Editoriale

La mobilità europea messa in crisi

Frejus e Brennero: l'incidente nella galleria di base del San Gottardo non è l’unica interruzione nella geografia della viabilità europea
Ferruccio de Bortoli
Ferruccio de Bortoli
07.09.2023 06:00

Che strana sensazione scoprire di essere un po’ isolati in un mondo sempre più interconnesso. L’incidente del 10 agosto, nella galleria di base del San Gottardo, è all’origine di molti problemi nelle comunicazioni fra il Canton Ticino e il Nord non solo della confederazione. Non è però l’unica interruzione, e forse nemmeno la più grave, nella geografia della viabilità europea. Al di sotto delle Alpi, le regioni settentrionali italiane hanno scoperto all’improvviso che la Francia e l’Austria sono molto meno raggiungibili, soprattutto per il traffico commerciale. Ciò crea danni all’economia, esaspera le comunità locali per i conseguenti e colossali ingorghi. Il 4 settembre doveva chiudere (fino al 18 dicembre) il tunnel del Monte Bianco dal quale transitano circa 10 milioni di tonnellate di merci l’anno. L’inizio dei lavori di manutenzione è slittato per ragioni di forza maggiore.

Una frana in territorio francese ha provocato il blocco del flusso di treni e camion all’altro traforo italofrancese del Frejus. L’alternativa che si pensava potesse reggere alle conseguenze dello stop al collegamento tra Courmayeur e Chamonix. Il governo italiano insiste per far slittare la prima chiusura del Bianco (che serve solo per decidere la tecnologia da impiegare nelle opere di ristrutturazione) al prossimo anno. Parigi non è d’accordo e vorrebbe dare il via ai lavori appena sarà ripristinata la normalità al Frejus. Il tunnel del Bianco ha ormai 60 anni e ha bisogno di interventi indispensabili alla sicurezza. Nel 1999, si ricorderà, l’incendio di un mezzo pesante provocò la morte di 39 persone. Il blocco conseguente durò tre anni. Il piano di manutenzione del Bianco prevede interruzioni al traffico di tre mesi per diciannove anni. Un’eternità. Purtroppo l’ipotesi di scavare una seconda canna è stata sempre avversata per ragioni ambientali e di smaltimento dei materiali.

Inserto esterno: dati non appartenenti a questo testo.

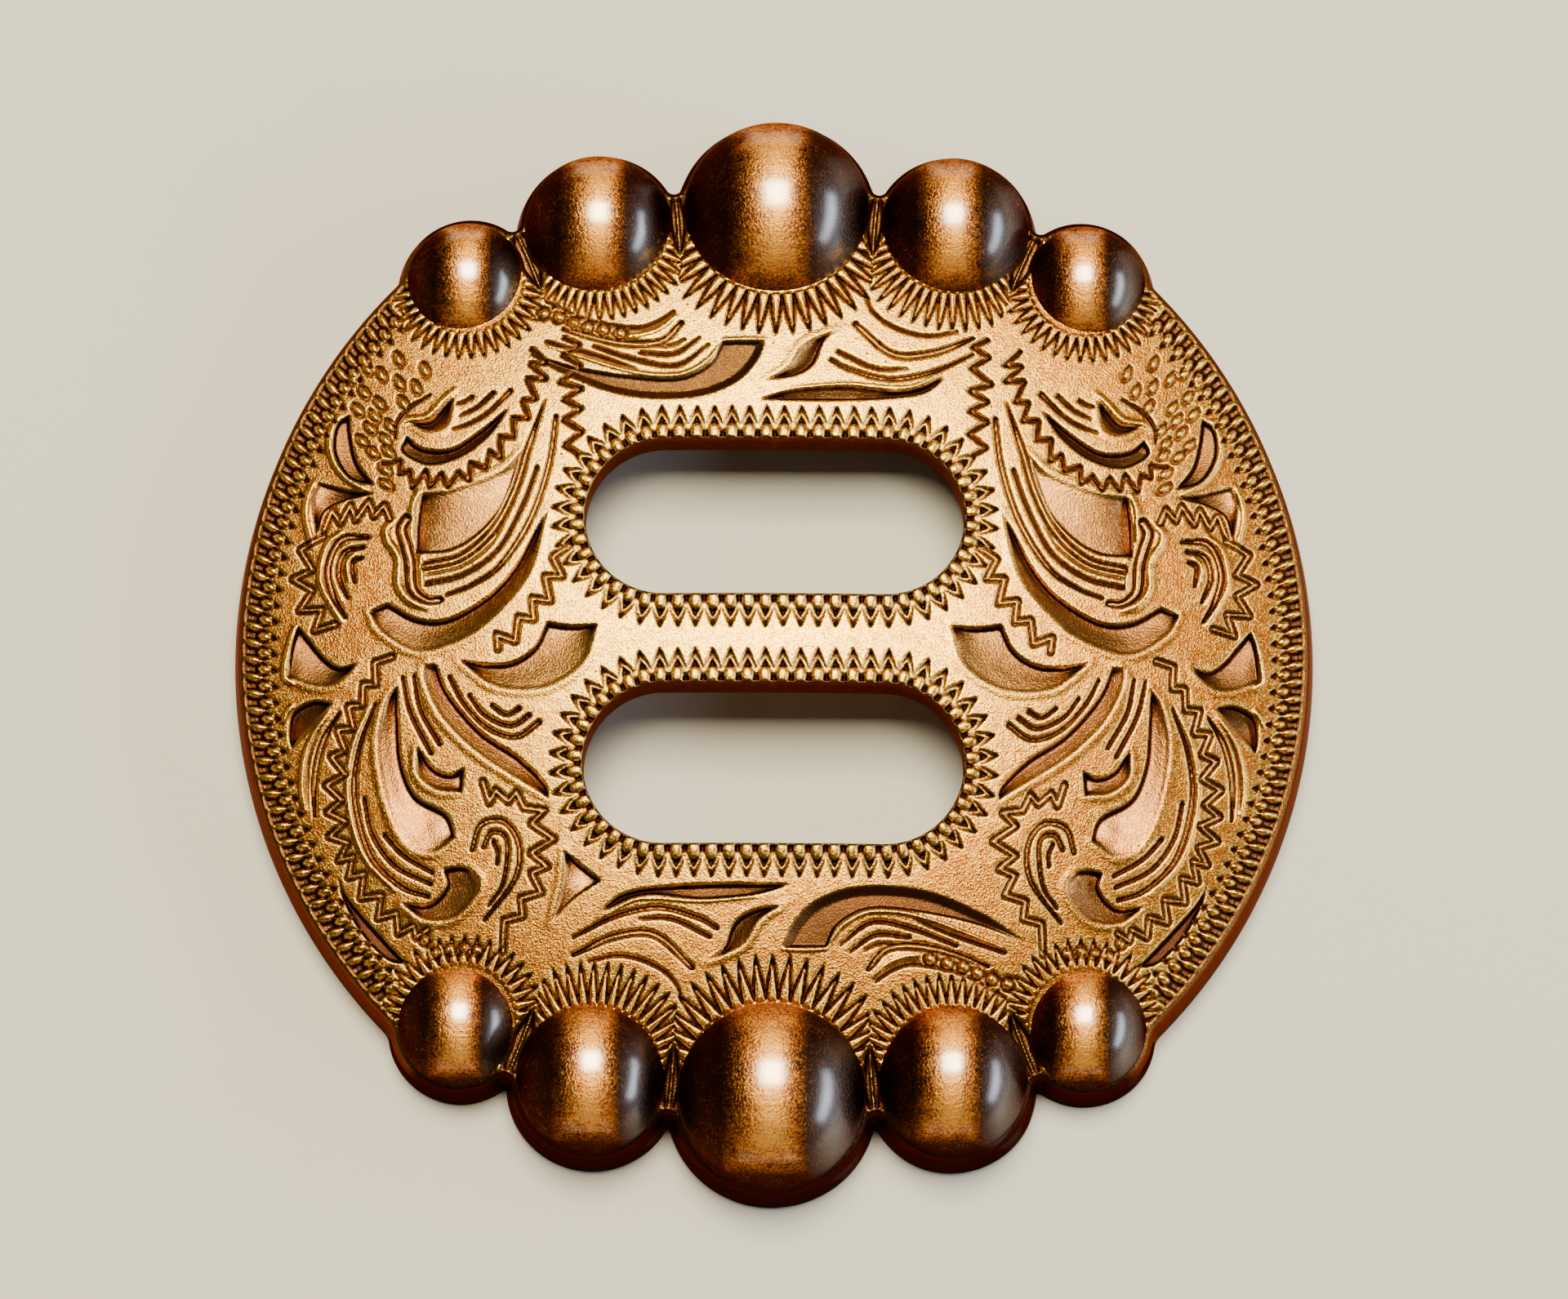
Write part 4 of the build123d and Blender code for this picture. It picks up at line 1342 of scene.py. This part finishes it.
def brushed_bronze():
    """Bronze berries: a bright band over the top, brushed metal under a painted highlight, red at its edges,
    painted shade round the sides and a painted grey sheen down the right.
    """
    look = finish()
    material, tree, shader = new_material("brushed_bronze")
    grain = placed_group(tree, cast_grain, Scale=0.8)
    brush = placed_group(tree, brush_marks, Fineness=0.8)
    side = painted(tree, "side")
    cool = painted(tree, "cool")
    under = painted(tree, "under")
    lumps = ranged(tree, grain.outputs["Height"], 0.85, 1.3, 0.32, -0.26)
    streak = ranged(tree, brush.outputs["Height"], 0.3, 0.7, -0.12, 0.12)
    # Painted shade round the berry's sides, broken up by grain and brush marks at the edges of the bright
    # band
    spread = times(tree, ranged(tree, side, 0.0, 0.3), ranged(tree, side, 1.0, 0.7))
    shade_and_wear = plus(tree, side, times(tree, spread, lumps))
    shade_and_wear = plus(tree, shade_and_wear, times(tree, spread, streak), clamp=True)
    shade_and_wear = math_node(tree, "MAXIMUM", shade_and_wear, times(tree, grain.outputs["Pits"], 0.5))
    dim = ranged(tree, grain.outputs["Height"], 1.2, 0.9, 0.0, 0.3)
    bright = mixed(tree, dim, look.berry, look.berry_red)
    colour_with_painted_light = mixed(tree, ranged(tree, shade_and_wear, 0.0, 0.55), bright, look.berry_red)
    colour_with_painted_light = mixed(tree, ranged(tree, shade_and_wear, 0.45, 1.0), colour_with_painted_light, look.berry_dark)
    colour_with_painted_light = mixed(tree, ranged(tree, grain.outputs["Height"], 1.2, 1.45, 0.0, 0.4), colour_with_painted_light, look.berry_red)
    # Painted reflection of the cool side lamp down the berry's right
    colour_with_painted_light = mixed(tree, cool, colour_with_painted_light, look.berry_grey)
    # Painted shade under the berry
    colour_with_painted_light = mixed(tree, times(tree, under, 0.9), colour_with_painted_light, look.berry_under)
    tree.links.new(colour_with_painted_light, shader.inputs["Base Color"])
    tree.links.new(ranged(tree, shade_and_wear, 0.0, 1.0, 0.38, 0.46), shader.inputs["Roughness"])
    shader.inputs["Metallic"].default_value = 1.0
    shader.inputs["Specular Tint"].default_value = (0.4, 0.16, 0.08, 1.0)
    # Coat on the painted highlight band and on the painted sheen, for a whiter core
    coat_on_highlight_and_sheen = math_node(tree, "SUBTRACT", ranged(tree, side, 0.0, 0.7, 1.0, 0.0), under, clamp=True)
    coat_on_highlight_and_sheen = plus(tree, coat_on_highlight_and_sheen, times(tree, cool, 0.36), clamp=True)
    tree.links.new(coat_on_highlight_and_sheen, shader.inputs["Coat Weight"])
    shader.inputs["Coat Roughness"].default_value = 0.22
    shader.inputs["Coat IOR"].default_value = 2.8
    shader.inputs["Anisotropic"].default_value = 0.88
    tangent = node(tree, "ShaderNodeTangent", direction_type="RADIAL", axis="X")
    tree.links.new(tangent.outputs[0], shader.inputs["Tangent"])
    height = plus(tree, times(tree, brush.outputs["Height"], 0.6), times(tree, grain.outputs["Height"], 0.7))
    bumped(tree, shader, height, 0.7, 0.045)
    return material


# Operators


class ConchoCasting(Operator):
    """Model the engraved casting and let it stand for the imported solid"""

    bl_idname = "concho.casting"
    bl_label = "Engraved Casting"

    pieces = ("casting_left", "casting_middle_left", "casting_middle_right", "casting_right")
    cuts = (-9.0, 0.0, 9.0)

    def execute(self, context):
        face = Face()
        face.engrave()
        relief, masks = face.relief()
        vertices, faces = casting_mesh(face, relief)
        whole = linked("casting", new_mesh("casting", vertices, faces))
        thin = whole.modifiers.new("thin", "DECIMATE")
        thin.ratio = min(1.0, sizes().triangles / len(faces))
        apply_modifiers(whole)
        material = engraved_copper()
        for name, (spots, faces, normals) in zip(self.pieces, strips(whole.data, self.cuts)):
            item = linked(name, new_mesh(name, spots, faces))
            capped(item.data)
            self.stain(item.data, face, masks)
            shade_smooth(item.data)
            item.data.normals_split_custom_set_from_vertices(normals)
            item.data.materials.append(material)
            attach(item, BODY)
            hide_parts(NODE)
        bpy.data.objects.remove(whole)
        return {"FINISHED"}

    def stain(self, mesh, face, masks):
        """Carry the stained floors, the antiquing with painted shade at the walls, and the crests of the
        face over to a mesh.
        """
        deepest = 0.55
        rim_width = 0.5
        rim_fade = 0.15
        lobe_width = 0.8
        lobe_fade = 0.1
        # Painted shade over the antiquing: how dark the outer wall and the slots' walls are painted; the
        # lobes under the berries are painted fully dark
        rim_darkness = 0.72
        slot_darkness = 0.8
        x, y, z = coordinates(mesh).T
        edge = face.edge_gap(x, y)
        slot = face.slot_gap(x, y)[0]
        turn = np.arctan2(np.abs(x), np.abs(y))
        on_face = (z > face.dome(x, y) - deepest) & (edge > 0.1) & (slot > 0.02)
        side = np.clip(np.maximum((rim_width - edge) / rim_fade, (SLOT_ROUND - slot) / SLOT_ROUND), 0, 1)
        lobe = np.clip((face.spread + lobe_fade - turn) / lobe_fade, 0, 1) * (edge < lobe_width)
        wall_shade_and_patina = np.where(slot > rim_width, rim_darkness, slot_darkness)

        # Name of each mask, its value along the edges and down the walls, and its value on the back
        rows = (("stain", 0.9, 0.75), ("wall", np.maximum(wall_shade_and_patina, lobe), 0.5), ("crest", 0, 0))
        for name, beside, below in rows:
            mask = sampled(masks[name], face, x, y)
            off_face = np.where(side > 0, beside, below)
            paint(mesh, name, np.where(on_face, mask + (beside - mask) * side, off_face))


class ConchoBerries(Operator):
    """Model the ten brushed berries along the two edges"""

    bl_idname = "concho.berries"
    bl_label = "Brushed Berries"

    def execute(self, context):
        material = brushed_bronze()
        for number, (x, y, radius, height, row) in enumerate(berry_places()):
            item = self.berry("berry_%d" % (number + 1), x, y, radius, height, number)
            item.data.materials.append(material)
            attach(item, BODY)
            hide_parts(NODE)
        return {"FINISHED"}

    def berry(self, name, x, y, radius, height, seed):
        """One berry: an uneven half ball on a skirt that flares to its lobe, hollowed as the back is."""
        around = 112
        dome_rings = 40
        skirt_rings = 8
        waves = 7
        unevenness = 0.0016
        tilts = np.linspace(0, pi / 2, dome_rings + 1)[1:]
        dome = [(radius * sin(tilt), radius * cos(tilt)) for tilt in tilts]
        skirt = [
            (radius + Face.lobe_margin * (1 - share**2), height * (share - 1))
            for share in np.linspace(1, 0, skirt_rings + 1)[1:]
        ]
        base = [(reach, -height) for reach in np.linspace(skirt[-1][0], 0, skirt_rings + 1)[1:-1]]
        reach, rise = np.array(dome + skirt + base).T[:, :, None]
        turn = np.linspace(0, 2 * pi, around, endpoint=False)
        shape = np.random.default_rng(seed)
        uneven = np.zeros((len(reach), around))
        for _ in range(waves):
            lean, phase = shape.uniform(1.5, 5.0), shape.uniform(0, 2 * pi)
            lobes = shape.integers(2, 6)
            wave = np.cos(lobes * turn + phase) * np.cos(lean * rise / radius + phase)
            uneven += wave * (reach / radius) ** 2
        swell = 1 + unevenness * uneven
        px = x + reach * swell * np.cos(turn)
        py = y + reach * swell * np.sin(turn)
        pz = np.maximum(height + rise * np.ones(around), hollow(px, py) + 0.02)
        spots = np.stack([px.ravel(), py.ravel(), pz.ravel()], 1)
        vertices = np.vstack([[(x, y, height + radius)], spots, [(x, y, hollow(x, y) + 0.02)]])
        ring = np.arange(around)
        after = np.roll(ring, -1)
        faces = [np.stack([np.zeros(around, int), 1 + ring, 1 + after], 1)]
        for upper in range(1, len(spots) - around, around):
            lower = upper + around
            faces.append(np.stack([upper + ring, lower + ring, lower + after], 1))
            faces.append(np.stack([upper + ring, lower + after, upper + after], 1))
        last = len(spots) - around + 1
        faces.append(np.stack([last + ring, np.full(around, len(vertices) - 1), last + after], 1))
        item = linked(name, new_mesh(name, vertices, np.vstack(faces)))
        self.age(item.data, (x, y, height), radius)
        shade_smooth(item.data)
        return item

    def age(self, mesh, centre, radius):
        """Paint onto a berry's mesh the painted shade round its sides, the painted sheen down its right and
        the painted shade of its underside.
        """
        # The bright band is a painted highlight, placed by the camera's elevation; outside it the berry is
        # painted shade
        band_left = -0.02
        band_right = 0.06
        band_middle = 0.12
        band_reach = 0.52
        sheen_left = 0.34
        sheen_right = 0.95
        underside_shade_top = 0.35
        cx, cy, cz = (coordinates(mesh) - centre).T / radius
        seen = cy * sin(ConchoStage.elevation) + cz * cos(ConchoStage.elevation)
        flank = np.maximum((band_left - cx) / 0.5, (cx - band_right) / 0.32)
        ends = (np.abs(seen - band_middle) - band_reach) / 0.4
        paint(mesh, "side", np.clip(np.maximum(flank, ends), 0, 1))
        # Painted reflection of the cool side lamp, a grey sheen down the right side
        across = np.clip((cx - sheen_left) / 0.25, 0, 1) * np.clip((sheen_right - cx) / 0.3, 0, 1)
        paint(mesh, "cool", across * np.clip(1.3 - np.abs(seen + 0.15) / 0.6, 0, 1))
        # Painted shade over the berry's underside
        paint(mesh, "under", np.clip((underside_shade_top - cz) / 0.45, 0, 1))


class ConchoStage(Operator):
    """Set the pale floor, the studio lights and the camera"""

    bl_idname = "concho.stage"
    bl_label = "Stage"

    elevation = radians(78.8)
    distance = 0.353
    roll = radians(0.312)
    lens = 229.3
    aim = (0.000352, 0.000462)

    def execute(self, context):
        self.floor()
        self.camera()
        self.lights()
        return {"FINISHED"}

    def floor(self):
        """A wide pale floor."""
        half = 1.5
        corners = [(-half, -half, 0), (half, -half, 0), (half, half, 0), (-half, half, 0)]
        mesh = bpy.data.meshes.new("floor")
        mesh.from_pydata(corners, [], [(0, 1, 2, 3)])
        floor = linked("floor", mesh)
        material, tree, shader = new_material("pale_floor")
        shader.inputs["Base Color"].default_value = (*finish().floor, 1.0)
        shader.inputs["Roughness"].default_value = 0.75
        speckle = node(tree, "ShaderNodeTexNoise", Scale=900.0, Detail=3.0)
        tree.links.new(node(tree, "ShaderNodeTexCoord").outputs["Object"], speckle.inputs["Vector"])
        bumped(tree, shader, speckle.outputs[0], 0.08, 0.1)
        mesh.materials.append(material)
        floor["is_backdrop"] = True

    def camera(self):
        """The photo's viewpoint: over the near edge, almost straight above."""
        up = Vector((0, sin(self.elevation), cos(self.elevation)))
        back = Vector((0, -cos(self.elevation), sin(self.elevation)))
        right = Vector((1, 0, 0))
        side = right * cos(self.roll) + up * sin(self.roll)
        rise = up * cos(self.roll) - right * sin(self.roll)
        camera = bpy.data.cameras.new("camera")
        camera.lens = self.lens
        camera.sensor_width = 36.0
        camera.clip_start = 0.01
        item = linked("camera", camera)
        turn = Matrix((side, rise, back)).transposed().to_4x4()
        centre = side * self.aim[0] + rise * self.aim[1]
        item.matrix_world = Matrix.Translation(centre + back * self.distance) @ turn
        bpy.context.scene.camera = item

    def lamp(self, name, place, size, power, colour):
        """A rectangular softbox that faces the concho."""
        light = bpy.data.lights.new(name, "AREA")
        light.shape = "RECTANGLE"
        light.size, light.size_y = size
        light.energy = power
        light.color = colour
        item = linked(name, light)
        place = Vector(place)
        item.matrix_world = Matrix.Translation(place) @ place.to_track_quat("Z", "Y").to_matrix().to_4x4()

    def lights(self):
        """A warm softbox overhead and behind, a cool one low at the right, and a dim surround."""
        self.lamp("key", (0.0, 0.15, 0.47), (0.23, 0.23), 5.3, (1.0, 0.89, 0.60))
        self.lamp("cool_side", (0.60, -0.05, 0.22), (0.60, 0.14), 3.6, (0.78, 0.88, 1.0))
        world = bpy.data.worlds.new("studio")
        world.use_nodes = True
        surround = world.node_tree.nodes["Background"]
        surround.inputs["Color"].default_value = (0.97, 0.88, 0.80, 1.0)
        surround.inputs["Strength"].default_value = 0.06
        bpy.context.scene.world = world


class ConchoPanel(Panel):
    """The concho's tools in the 3D view's sidebar"""

    bl_idname = "VIEW3D_PT_concho"
    bl_label = "Concho"
    bl_space_type = "VIEW_3D"
    bl_region_type = "UI"
    bl_category = "Concho"

    def draw(self, context):
        for holder in (context.scene.concho_sizes, context.scene.concho_finish):
            column = self.layout.column()
            for name in holder.__annotations__:
                column.prop(holder, name)
        for tool in (ConchoCasting, ConchoBerries, ConchoStage):
            self.layout.operator(tool.bl_idname)


CLASSES = (ConchoSizes, ConchoFinish, ConchoCasting, ConchoBerries, ConchoStage, ConchoPanel)


def register():
    """Make the concho's tools known to Blender."""
    for item in CLASSES:
        bpy.utils.register_class(item)
    bpy.types.Scene.concho_sizes = PointerProperty(type=ConchoSizes)
    bpy.types.Scene.concho_finish = PointerProperty(type=ConchoFinish)


def unregister():
    """Take the concho's tools out of Blender again."""
    del bpy.types.Scene.concho_finish
    del bpy.types.Scene.concho_sizes
    for item in reversed(CLASSES):
        bpy.utils.unregister_class(item)


def main():
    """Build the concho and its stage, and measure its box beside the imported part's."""
    register()
    bpy.ops.concho.casting()
    bpy.ops.concho.berries()
    bpy.ops.concho.stage()
    boxes = {"cad": CAD_BOX, "visual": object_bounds()}
    {name: [list(corner) for corner in box] for name, box in boxes.items()}


if __name__ == "__main__":
    main()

Negli stessi giorni, l’Austria ha limitato il passaggio dei TIR ai valichi del Brennero (da dove transitano quasi 50 milioni di tonnellate di merci l’anno) e Tarvisio (poco meno di 30 milioni) con una decisione che il governo italiano contesta in sede europea. Lunghe file e disagi. La sensazione di isolamento dal resto del continente, soprattutto del sistema economico italiano, si è trasformata in un’emergenza nazionale. L’opposizione alle opere pubbliche, inevitabilmente invasive per il territorio, si è molto affievolita. Specialmente contro la linea ferroviaria ad alta velocità Torino-Lione (57 chilometri) - fortemente avversata anche con violenze negli anni scorsi - che dovrebbe essere operativa, se tutto va bene, tra una decina d’anni. Si era formato un movimento «No Tav» che aveva trovato l’appoggio iniziale dei Cinque Stelle, poi convertitisi alla necessità dell’opera e oggi silenti.

E questo mentre procedeva lo scavo della galleria di base del Brennero (55 chilometri tra Fortezza e Innsbruck) che si prevede di aprire nel 2032. Qui gli italiani hanno operato meglio degli austriaci. I lavori per la realizzazione del terzo valico, indispensabile per completare il collegamento tra Genova e Rotterdam - che interessa direttamente la Svizzera - dovrebbero terminare, nell’analisi di Marco Morino su Il Sole 24 Ore, tra cinque anni. Opere gigantesche temute e allontanate nel tempo, sono ora - anche agli occhi dell’opinione pubblica - drammaticamente necessarie. Al punto che si vorrebbero ridurre i tempi di realizzazione e persino - anche questo è un paradosso, pericoloso però - di manutenzione.